The Honolulu Star-Advertiser and dozens of “sister” newspapers owned by the Canadian publisher, Black Press, will be taken over by the end of this week by a group of lenders after the newspaper chain failed to receive any other offers.
Thanks to Civil Beat’s Sunshine Blog for pointing to the latest news on the Black Press liquidation by Post Alley/Seattle.
Post Alley came up with several scoops, and I highly recommend checking out the full story using the link above.
First, no other offers were submitted while the whole newspaper chain was open to bidders, so the newspapers will be turned over to a lender group in a deal expected to close this Friday, March 22.
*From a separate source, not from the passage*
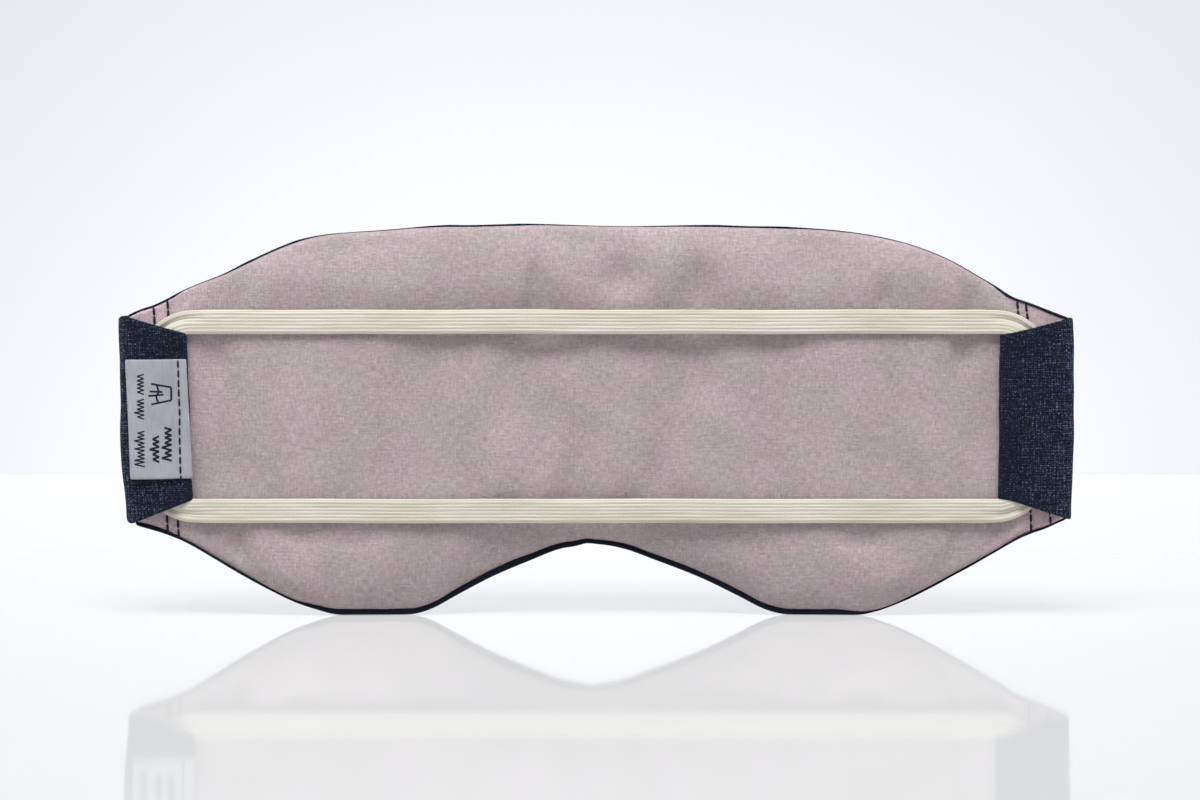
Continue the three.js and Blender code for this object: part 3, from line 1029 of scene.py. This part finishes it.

Second, it appears there’s no pot of gold at the end of this long tunnel for longtime publisher David Black.
In the end, it appears the family owners of Black Press Ltd. will walk away from the newspaper business debt-free but with little else to show for the nearly five decades that founder David Black spent building the company through steady acquisition of publications north and south of the border.
Third, there was some good and bad news for the Black newspapers recently.
The good news (for the company, at least) is that the Federal Pension Benefit Guarantee Corporation, which backstops insolvent corporate pension funds, settled a $45 million debt owed following Black’s sale of the Akron Beacon Journal, taking just 5 cents on the dollar owed. The $45 debt was settled for a $2 million payment, Post Alley reported.
And then the amazingly bad news. While the Star-Advertiser and other Black newspapers were circling the drain, the Hawaii properties were hit by a ransomware attack which froze their financial systems. So while the Black Press newspapers, including the Star-Advertiser, were able to be printed, the newspaper was unable to invoice advertisers or subscribers.
Civil Beat’s Sunshine Blog dug down into the story and provided additional details via a recent bankruptcy court filing.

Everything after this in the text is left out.